[Modeling code records]
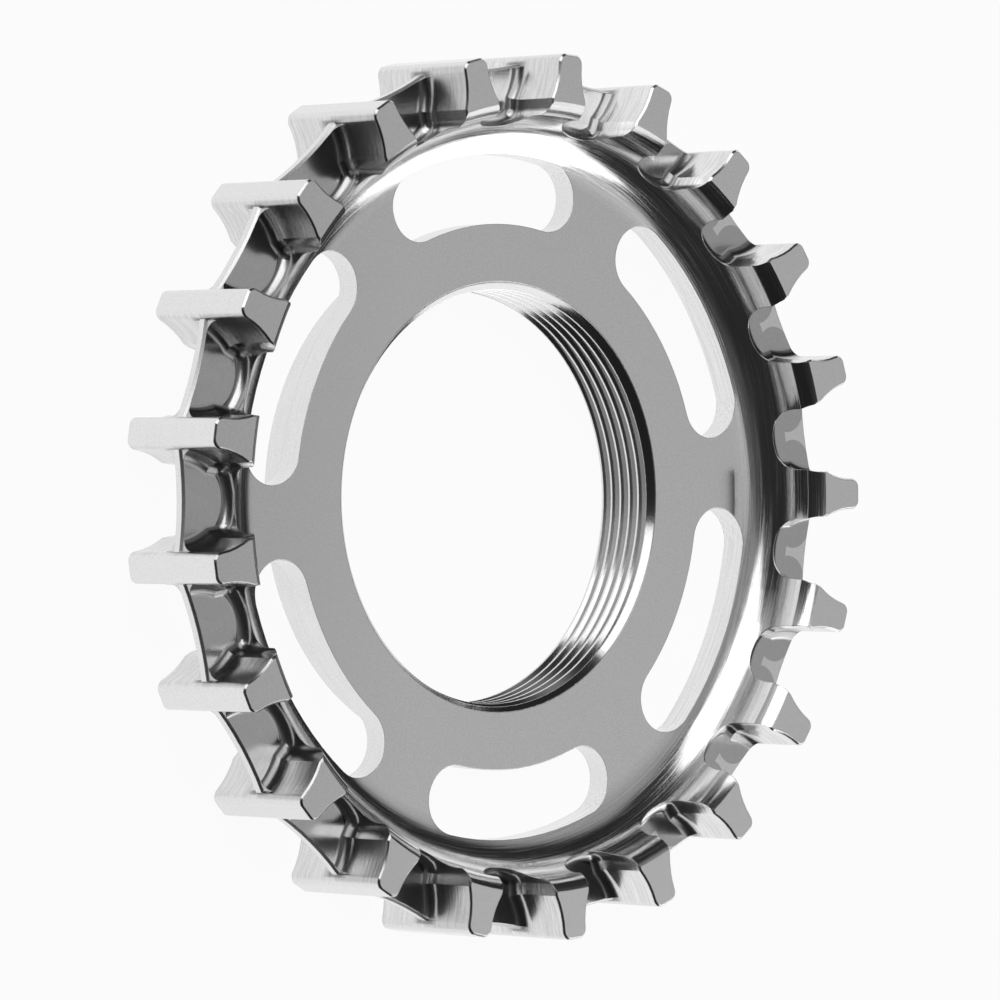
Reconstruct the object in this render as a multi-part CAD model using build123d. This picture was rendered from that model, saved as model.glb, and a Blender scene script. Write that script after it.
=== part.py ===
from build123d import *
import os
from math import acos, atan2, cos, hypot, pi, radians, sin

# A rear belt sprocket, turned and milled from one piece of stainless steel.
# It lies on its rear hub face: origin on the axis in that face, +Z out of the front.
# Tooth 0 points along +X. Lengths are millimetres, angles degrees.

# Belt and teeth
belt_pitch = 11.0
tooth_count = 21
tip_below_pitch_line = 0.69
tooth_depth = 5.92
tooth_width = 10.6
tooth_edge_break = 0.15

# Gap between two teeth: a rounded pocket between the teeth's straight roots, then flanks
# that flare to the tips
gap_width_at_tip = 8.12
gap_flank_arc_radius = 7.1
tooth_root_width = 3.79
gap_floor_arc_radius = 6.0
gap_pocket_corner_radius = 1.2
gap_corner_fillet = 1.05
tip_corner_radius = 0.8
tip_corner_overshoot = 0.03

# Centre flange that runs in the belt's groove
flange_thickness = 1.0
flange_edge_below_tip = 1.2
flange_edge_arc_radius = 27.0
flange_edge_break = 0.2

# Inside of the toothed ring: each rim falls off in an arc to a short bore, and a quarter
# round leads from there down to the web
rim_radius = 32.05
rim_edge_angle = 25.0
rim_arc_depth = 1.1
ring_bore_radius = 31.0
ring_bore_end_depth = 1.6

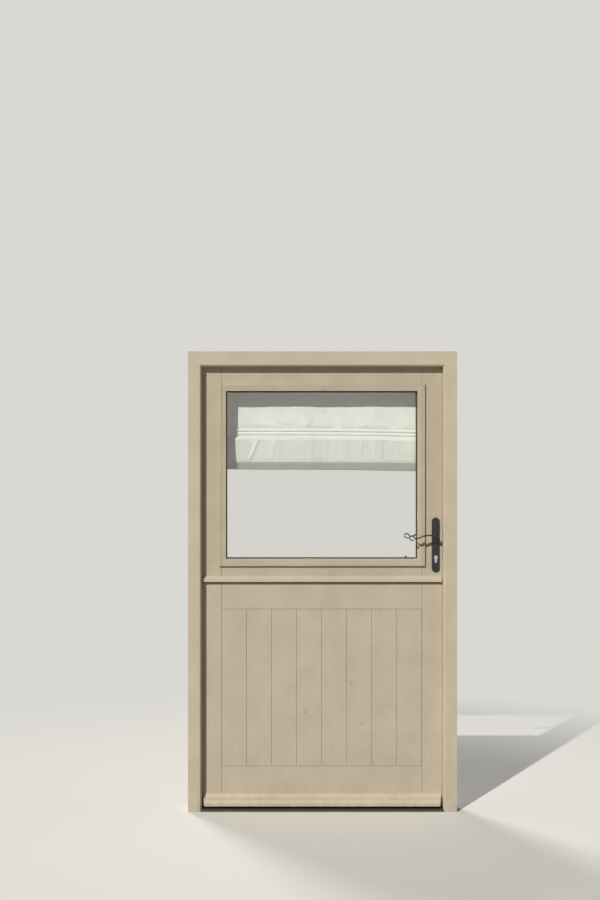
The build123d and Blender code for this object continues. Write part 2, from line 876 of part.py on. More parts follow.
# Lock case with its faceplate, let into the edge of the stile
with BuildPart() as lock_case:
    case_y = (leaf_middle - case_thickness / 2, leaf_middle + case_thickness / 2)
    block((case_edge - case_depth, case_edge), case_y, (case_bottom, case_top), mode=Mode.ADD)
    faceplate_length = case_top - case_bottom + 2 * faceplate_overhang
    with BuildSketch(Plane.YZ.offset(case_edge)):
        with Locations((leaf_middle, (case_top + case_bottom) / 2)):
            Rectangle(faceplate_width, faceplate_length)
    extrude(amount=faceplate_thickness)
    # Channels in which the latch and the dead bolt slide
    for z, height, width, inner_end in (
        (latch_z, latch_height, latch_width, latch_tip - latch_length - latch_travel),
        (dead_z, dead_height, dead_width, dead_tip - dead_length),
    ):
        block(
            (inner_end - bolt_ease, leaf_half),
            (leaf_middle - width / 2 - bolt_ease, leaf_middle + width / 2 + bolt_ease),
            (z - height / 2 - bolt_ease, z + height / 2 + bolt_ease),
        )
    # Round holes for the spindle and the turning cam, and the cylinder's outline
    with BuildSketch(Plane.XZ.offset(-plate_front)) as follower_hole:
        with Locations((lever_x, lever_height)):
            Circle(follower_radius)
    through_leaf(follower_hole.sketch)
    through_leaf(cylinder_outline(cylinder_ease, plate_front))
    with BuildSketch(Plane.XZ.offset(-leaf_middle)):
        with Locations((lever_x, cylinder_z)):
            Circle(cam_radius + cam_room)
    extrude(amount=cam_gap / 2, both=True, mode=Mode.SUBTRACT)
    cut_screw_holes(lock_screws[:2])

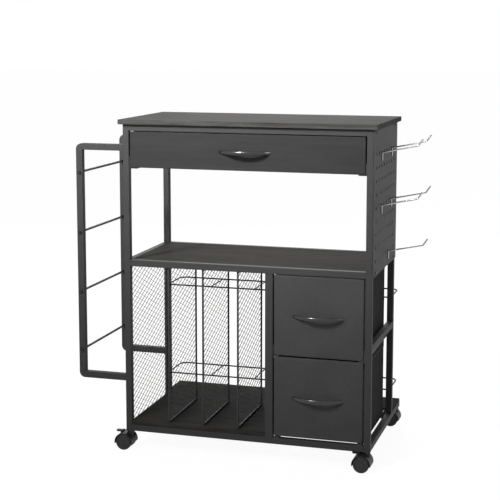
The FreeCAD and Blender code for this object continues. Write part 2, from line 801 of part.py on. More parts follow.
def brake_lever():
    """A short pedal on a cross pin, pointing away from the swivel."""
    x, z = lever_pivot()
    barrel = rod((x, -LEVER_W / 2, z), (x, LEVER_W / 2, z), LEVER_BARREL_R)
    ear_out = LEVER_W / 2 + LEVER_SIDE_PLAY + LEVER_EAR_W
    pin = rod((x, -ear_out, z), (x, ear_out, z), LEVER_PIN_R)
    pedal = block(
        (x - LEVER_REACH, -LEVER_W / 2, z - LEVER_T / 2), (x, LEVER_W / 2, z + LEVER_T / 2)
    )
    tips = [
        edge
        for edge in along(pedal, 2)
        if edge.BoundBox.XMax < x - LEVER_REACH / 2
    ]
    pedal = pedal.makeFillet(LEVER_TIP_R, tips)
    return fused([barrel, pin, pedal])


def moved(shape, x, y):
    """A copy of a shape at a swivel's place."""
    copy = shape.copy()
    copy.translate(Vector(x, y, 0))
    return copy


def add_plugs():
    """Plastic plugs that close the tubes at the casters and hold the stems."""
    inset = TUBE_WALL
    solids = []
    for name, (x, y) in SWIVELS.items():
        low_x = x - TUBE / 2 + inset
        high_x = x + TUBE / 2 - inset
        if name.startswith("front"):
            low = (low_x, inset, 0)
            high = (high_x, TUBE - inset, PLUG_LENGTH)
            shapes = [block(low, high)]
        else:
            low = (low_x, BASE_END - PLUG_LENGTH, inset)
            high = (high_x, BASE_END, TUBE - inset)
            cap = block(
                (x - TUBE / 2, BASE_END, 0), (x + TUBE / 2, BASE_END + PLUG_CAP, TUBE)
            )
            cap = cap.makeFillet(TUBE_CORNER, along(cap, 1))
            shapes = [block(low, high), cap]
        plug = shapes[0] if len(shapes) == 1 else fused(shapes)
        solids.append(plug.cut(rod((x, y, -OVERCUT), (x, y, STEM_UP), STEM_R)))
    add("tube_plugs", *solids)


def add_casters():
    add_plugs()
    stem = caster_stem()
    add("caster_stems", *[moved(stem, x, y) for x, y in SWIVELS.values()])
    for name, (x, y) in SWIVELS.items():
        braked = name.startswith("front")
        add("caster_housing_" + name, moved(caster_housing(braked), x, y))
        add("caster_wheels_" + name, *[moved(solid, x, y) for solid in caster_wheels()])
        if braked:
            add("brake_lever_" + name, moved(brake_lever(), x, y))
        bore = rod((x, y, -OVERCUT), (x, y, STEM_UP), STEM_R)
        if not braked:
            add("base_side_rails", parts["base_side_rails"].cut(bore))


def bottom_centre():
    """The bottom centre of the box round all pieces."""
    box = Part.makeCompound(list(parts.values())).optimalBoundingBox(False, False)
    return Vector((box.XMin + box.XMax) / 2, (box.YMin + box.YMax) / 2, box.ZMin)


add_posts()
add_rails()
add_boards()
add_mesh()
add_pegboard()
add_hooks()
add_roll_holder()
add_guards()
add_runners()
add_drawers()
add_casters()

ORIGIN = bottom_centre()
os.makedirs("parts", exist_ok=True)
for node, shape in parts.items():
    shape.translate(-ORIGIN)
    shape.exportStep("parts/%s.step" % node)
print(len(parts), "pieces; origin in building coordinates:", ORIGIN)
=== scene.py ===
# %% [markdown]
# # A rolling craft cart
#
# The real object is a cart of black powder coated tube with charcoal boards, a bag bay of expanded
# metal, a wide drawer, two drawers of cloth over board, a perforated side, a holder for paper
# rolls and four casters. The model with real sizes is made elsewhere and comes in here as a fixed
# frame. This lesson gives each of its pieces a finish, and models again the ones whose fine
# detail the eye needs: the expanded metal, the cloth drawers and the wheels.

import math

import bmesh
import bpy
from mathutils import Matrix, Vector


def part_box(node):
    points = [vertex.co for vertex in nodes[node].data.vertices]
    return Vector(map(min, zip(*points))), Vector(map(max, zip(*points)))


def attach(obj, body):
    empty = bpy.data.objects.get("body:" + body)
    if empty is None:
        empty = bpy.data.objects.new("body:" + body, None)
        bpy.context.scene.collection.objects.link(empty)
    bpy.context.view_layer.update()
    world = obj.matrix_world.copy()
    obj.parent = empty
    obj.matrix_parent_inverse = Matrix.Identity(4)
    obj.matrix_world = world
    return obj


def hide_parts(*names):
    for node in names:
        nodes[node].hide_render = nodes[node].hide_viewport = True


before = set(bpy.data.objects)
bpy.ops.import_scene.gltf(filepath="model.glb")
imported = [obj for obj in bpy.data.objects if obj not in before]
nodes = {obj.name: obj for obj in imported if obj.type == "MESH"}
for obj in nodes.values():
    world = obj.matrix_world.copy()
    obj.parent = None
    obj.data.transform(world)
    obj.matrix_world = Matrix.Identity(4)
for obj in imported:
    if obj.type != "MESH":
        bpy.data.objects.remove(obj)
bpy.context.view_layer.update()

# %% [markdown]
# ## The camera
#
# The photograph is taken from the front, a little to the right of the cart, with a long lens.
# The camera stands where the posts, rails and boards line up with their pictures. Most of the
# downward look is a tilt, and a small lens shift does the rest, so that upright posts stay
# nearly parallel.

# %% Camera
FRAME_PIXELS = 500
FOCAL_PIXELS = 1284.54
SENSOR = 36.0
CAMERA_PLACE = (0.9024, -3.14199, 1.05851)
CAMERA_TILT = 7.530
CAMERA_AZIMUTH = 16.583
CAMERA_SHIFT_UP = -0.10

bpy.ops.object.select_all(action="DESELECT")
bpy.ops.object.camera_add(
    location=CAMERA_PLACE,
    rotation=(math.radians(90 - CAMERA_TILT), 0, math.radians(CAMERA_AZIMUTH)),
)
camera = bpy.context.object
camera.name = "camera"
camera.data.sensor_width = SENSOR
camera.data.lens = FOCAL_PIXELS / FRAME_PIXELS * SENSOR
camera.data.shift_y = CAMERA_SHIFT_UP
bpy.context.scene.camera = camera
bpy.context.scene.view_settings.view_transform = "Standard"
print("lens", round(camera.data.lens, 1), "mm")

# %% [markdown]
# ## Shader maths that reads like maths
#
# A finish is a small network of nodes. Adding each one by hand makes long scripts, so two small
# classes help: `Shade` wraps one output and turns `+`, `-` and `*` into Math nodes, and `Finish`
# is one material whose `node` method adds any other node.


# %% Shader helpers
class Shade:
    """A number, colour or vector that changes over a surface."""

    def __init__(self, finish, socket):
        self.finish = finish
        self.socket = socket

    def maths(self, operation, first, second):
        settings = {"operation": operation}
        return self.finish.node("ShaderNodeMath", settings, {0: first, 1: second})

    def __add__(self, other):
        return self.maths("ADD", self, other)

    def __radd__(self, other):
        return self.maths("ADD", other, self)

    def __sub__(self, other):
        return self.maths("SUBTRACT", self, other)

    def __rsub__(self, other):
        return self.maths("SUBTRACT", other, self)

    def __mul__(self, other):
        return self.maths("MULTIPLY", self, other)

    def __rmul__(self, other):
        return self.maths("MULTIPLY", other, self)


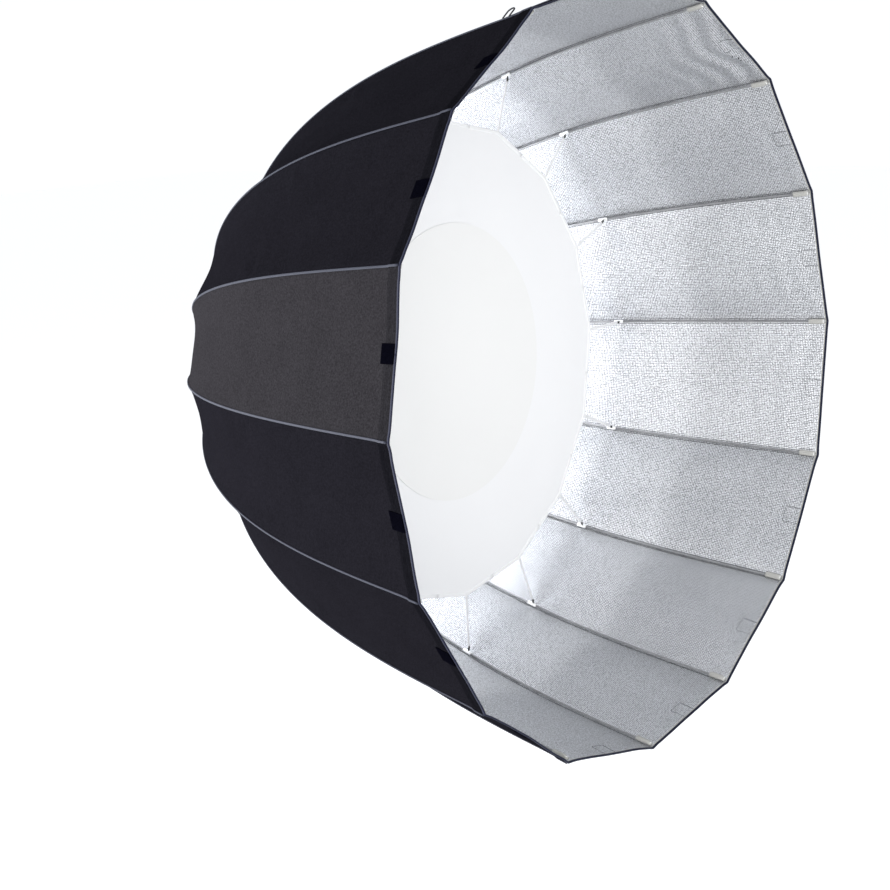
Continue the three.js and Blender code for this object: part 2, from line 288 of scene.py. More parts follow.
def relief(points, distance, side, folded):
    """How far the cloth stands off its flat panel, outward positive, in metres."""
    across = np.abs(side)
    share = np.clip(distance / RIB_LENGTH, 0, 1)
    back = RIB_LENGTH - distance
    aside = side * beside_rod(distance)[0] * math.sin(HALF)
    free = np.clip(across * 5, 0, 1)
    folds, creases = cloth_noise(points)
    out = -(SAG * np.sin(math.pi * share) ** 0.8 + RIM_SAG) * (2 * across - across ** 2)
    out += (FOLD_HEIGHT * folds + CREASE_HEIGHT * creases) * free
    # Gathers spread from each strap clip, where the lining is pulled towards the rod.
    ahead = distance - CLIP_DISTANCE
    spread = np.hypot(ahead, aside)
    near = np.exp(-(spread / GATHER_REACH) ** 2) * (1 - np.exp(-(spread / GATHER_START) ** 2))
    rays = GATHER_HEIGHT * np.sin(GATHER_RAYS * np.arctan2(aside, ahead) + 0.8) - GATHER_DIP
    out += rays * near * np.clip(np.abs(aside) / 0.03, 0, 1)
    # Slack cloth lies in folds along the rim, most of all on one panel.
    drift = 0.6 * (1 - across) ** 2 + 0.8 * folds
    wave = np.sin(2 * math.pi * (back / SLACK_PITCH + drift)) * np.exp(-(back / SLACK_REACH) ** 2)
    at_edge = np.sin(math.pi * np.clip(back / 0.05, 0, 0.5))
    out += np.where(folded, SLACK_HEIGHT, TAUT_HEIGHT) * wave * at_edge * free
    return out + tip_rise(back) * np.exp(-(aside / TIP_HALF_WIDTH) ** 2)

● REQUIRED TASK
Between the line containing "add_posts()" and the line containing "bpy.context.scene.collection.objects.link(empty)" lies the part to return. Return it exactly, counting both of those lines.

● WRITTEN REPLY
add_posts()
add_rails()
add_boards()
add_mesh()
add_pegboard()
add_hooks()
add_roll_holder()
add_guards()
add_runners()
add_drawers()
add_casters()

ORIGIN = bottom_centre()
os.makedirs("parts", exist_ok=True)
for node, shape in parts.items():
    shape.translate(-ORIGIN)
    shape.exportStep("parts/%s.step" % node)
print(len(parts), "pieces; origin in building coordinates:", ORIGIN)
=== scene.py ===
# %% [markdown]
# # A rolling craft cart
#
# The real object is a cart of black powder coated tube with charcoal boards, a bag bay of expanded
# metal, a wide drawer, two drawers of cloth over board, a perforated side, a holder for paper
# rolls and four casters. The model with real sizes is made elsewhere and comes in here as a fixed
# frame. This lesson gives each of its pieces a finish, and models again the ones whose fine
# detail the eye needs: the expanded metal, the cloth drawers and the wheels.

import math

import bmesh
import bpy
from mathutils import Matrix, Vector


def part_box(node):
    points = [vertex.co for vertex in nodes[node].data.vertices]
    return Vector(map(min, zip(*points))), Vector(map(max, zip(*points)))


def attach(obj, body):
    empty = bpy.data.objects.get("body:" + body)
    if empty is None:
        empty = bpy.data.objects.new("body:" + body, None)
        bpy.context.scene.collection.objects.link(empty)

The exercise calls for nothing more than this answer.